The case for the integration of these bodies into one that is impartial,
independent, all inclusive, competent and accountable remains as
strong as ever. The present ZEC should serve as a nucleus of such
a body. The post-election period should provide opportunities for
reflection and planning for this eventuality.
5. 5 Dialogue
and Political Culture
This
Report concludes by observing that the adversarial nature of Zimbabwean
party politics should be superseded by inter-party dialogue. The
election campaign demonstrated that it is possible to build and
sustain an atmosphere and conditions of tolerance and peace. This
experience should not be frittered now that the election is over.

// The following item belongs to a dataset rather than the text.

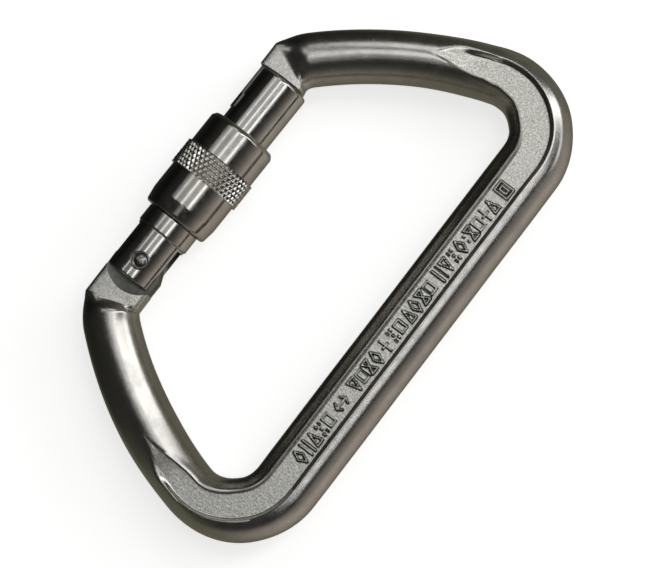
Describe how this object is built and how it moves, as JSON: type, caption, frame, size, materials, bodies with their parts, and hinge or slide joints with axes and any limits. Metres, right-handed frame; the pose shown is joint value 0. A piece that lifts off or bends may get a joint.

The experience provides an opportunity for sustained dialogue between
on a range of issues. These include constitutional reform, the possible
introduction of a Senate, the repeal of draconian legislation and
a transformation from an authoritarian political culture that is
at variance with the broad trend of democratization in the
SADC region. This Executive Summary has not been exhaustive. The
Report goes into detail about other aspects such as party primaries,
party manifestos, the role and findings of international observers
as well as on post-election developments. It concludes with a set
of recommendations for consideration and action by the stakeholders.